## [DATA BLOCK]

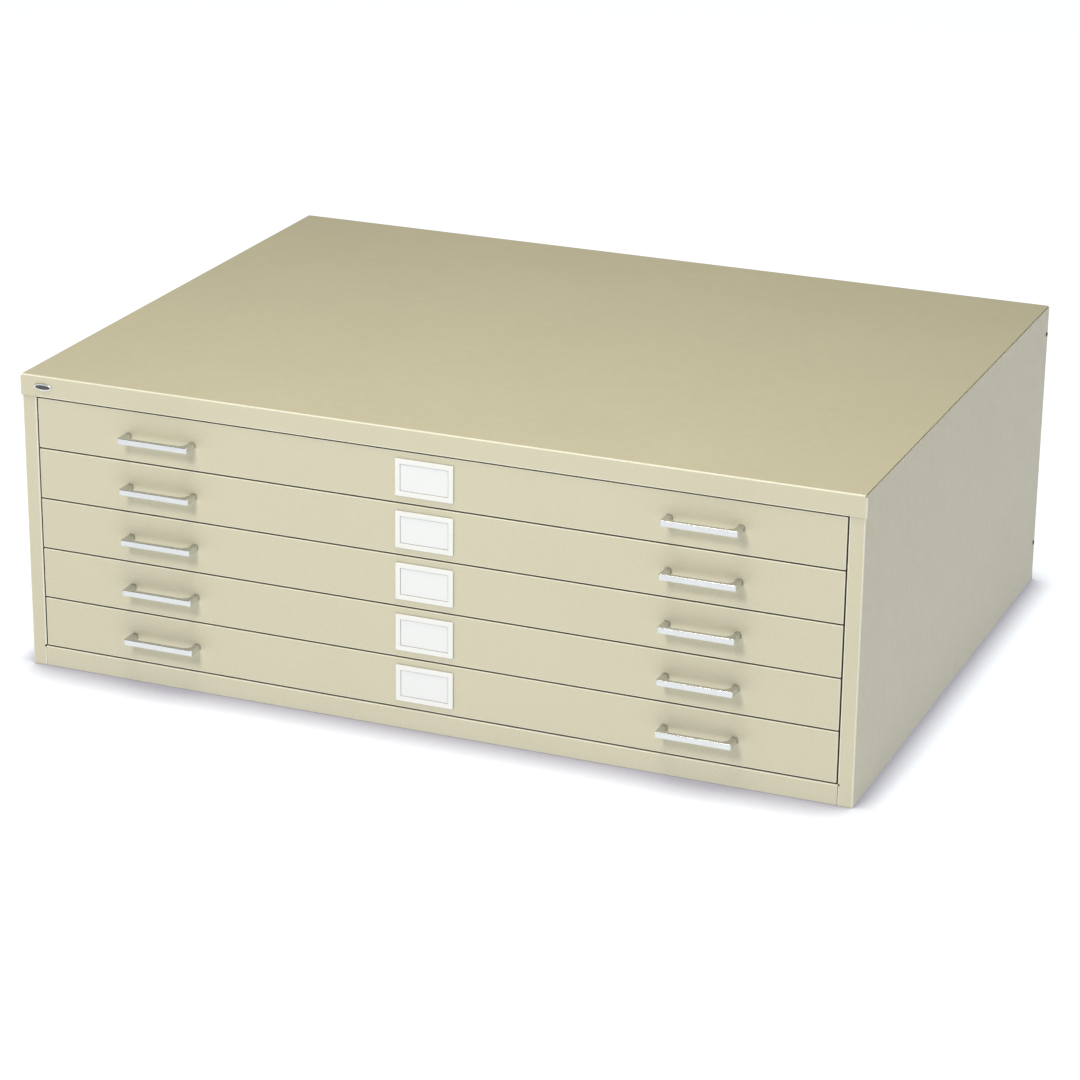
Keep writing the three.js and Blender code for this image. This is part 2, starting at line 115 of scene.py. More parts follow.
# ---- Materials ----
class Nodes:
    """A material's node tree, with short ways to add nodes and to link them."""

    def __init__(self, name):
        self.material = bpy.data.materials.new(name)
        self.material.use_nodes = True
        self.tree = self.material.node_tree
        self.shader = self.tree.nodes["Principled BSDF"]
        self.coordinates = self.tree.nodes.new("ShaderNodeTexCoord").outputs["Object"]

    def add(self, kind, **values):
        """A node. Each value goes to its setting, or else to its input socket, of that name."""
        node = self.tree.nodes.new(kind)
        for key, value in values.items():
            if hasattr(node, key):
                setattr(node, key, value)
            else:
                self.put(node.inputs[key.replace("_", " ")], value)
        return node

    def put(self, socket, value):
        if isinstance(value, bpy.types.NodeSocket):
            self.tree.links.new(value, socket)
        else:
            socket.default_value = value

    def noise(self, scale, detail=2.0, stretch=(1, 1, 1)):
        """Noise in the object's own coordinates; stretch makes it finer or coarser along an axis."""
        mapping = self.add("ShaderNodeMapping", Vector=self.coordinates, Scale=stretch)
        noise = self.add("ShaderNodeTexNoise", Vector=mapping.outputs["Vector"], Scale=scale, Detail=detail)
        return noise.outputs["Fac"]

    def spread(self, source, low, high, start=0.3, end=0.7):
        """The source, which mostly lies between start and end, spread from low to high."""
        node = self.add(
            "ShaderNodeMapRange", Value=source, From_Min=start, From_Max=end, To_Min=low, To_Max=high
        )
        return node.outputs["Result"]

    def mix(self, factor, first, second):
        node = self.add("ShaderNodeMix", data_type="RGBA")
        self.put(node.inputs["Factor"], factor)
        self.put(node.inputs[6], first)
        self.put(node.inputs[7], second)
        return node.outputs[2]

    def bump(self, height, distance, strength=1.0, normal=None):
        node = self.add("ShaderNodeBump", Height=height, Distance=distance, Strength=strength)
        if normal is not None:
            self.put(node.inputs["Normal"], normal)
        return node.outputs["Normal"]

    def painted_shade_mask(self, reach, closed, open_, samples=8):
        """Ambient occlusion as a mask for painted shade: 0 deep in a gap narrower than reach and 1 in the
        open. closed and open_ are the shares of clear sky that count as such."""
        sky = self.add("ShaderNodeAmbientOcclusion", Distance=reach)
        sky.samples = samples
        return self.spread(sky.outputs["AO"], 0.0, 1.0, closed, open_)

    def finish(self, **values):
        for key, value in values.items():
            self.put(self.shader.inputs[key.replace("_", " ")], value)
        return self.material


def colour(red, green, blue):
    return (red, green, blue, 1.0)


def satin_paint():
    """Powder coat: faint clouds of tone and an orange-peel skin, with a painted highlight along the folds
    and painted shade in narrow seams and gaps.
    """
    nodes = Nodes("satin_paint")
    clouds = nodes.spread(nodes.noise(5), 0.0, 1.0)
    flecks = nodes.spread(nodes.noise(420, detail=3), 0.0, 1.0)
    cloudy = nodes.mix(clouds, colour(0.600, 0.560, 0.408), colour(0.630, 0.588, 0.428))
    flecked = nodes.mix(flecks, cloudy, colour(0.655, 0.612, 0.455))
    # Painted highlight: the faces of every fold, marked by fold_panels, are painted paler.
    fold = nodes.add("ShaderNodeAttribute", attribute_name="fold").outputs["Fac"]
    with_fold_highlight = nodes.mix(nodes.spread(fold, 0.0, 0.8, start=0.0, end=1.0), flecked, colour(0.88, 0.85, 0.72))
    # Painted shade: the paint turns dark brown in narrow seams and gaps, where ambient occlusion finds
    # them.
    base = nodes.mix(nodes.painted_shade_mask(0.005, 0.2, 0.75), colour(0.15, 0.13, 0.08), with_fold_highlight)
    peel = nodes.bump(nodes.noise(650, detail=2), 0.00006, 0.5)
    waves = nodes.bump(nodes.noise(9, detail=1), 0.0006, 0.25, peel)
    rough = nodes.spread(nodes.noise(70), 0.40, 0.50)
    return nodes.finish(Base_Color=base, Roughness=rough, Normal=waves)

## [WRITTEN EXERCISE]
Starting at the first line of the material above, reproduce each line exactly up to and including the line with "node tree, with".

## [TASK RESPONSE]
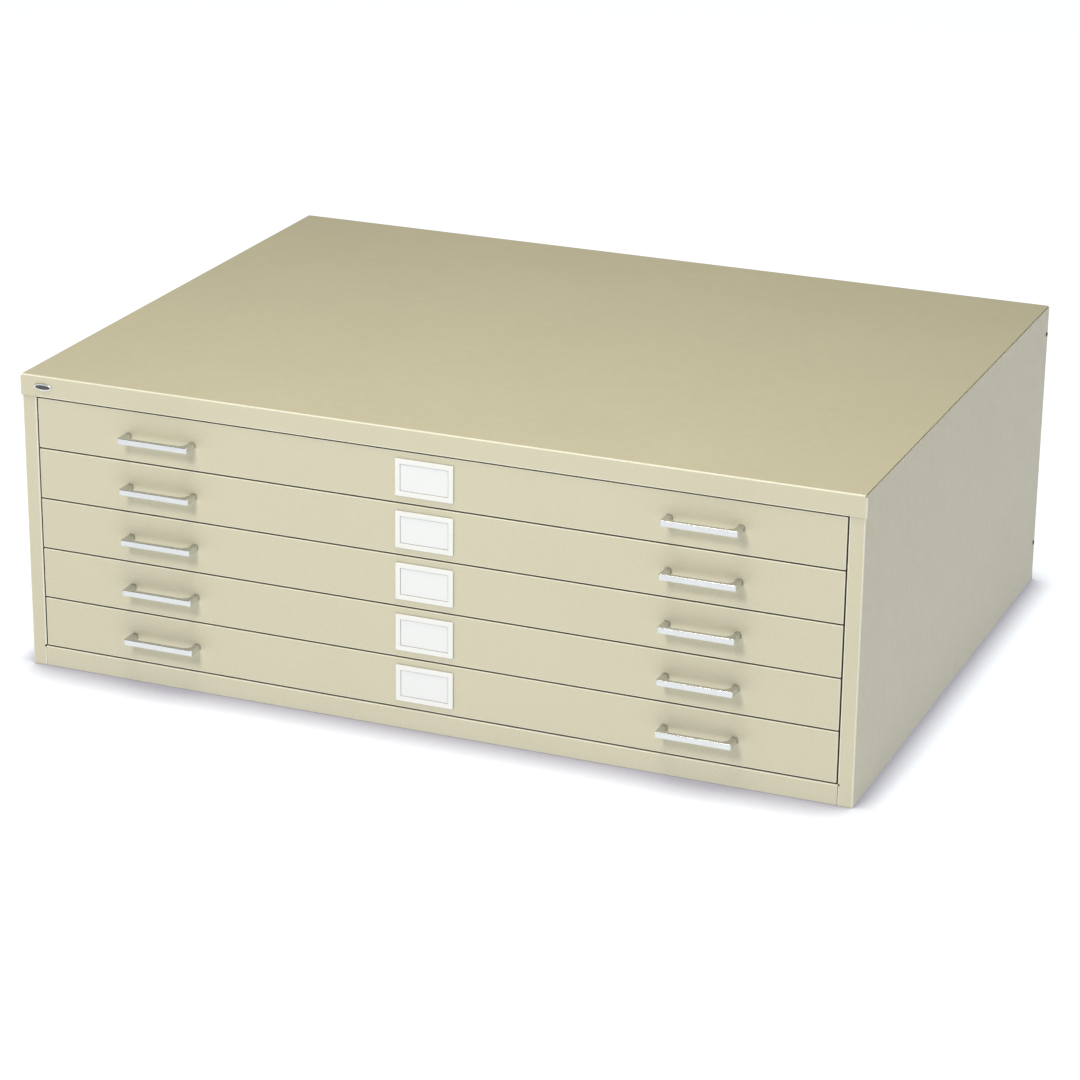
Keep writing the three.js and Blender code for this image. This is part 2, starting at line 115 of scene.py. More parts follow.
# ---- Materials ----
class Nodes:
    """A material's node tree, with short ways to add nodes and to link them."""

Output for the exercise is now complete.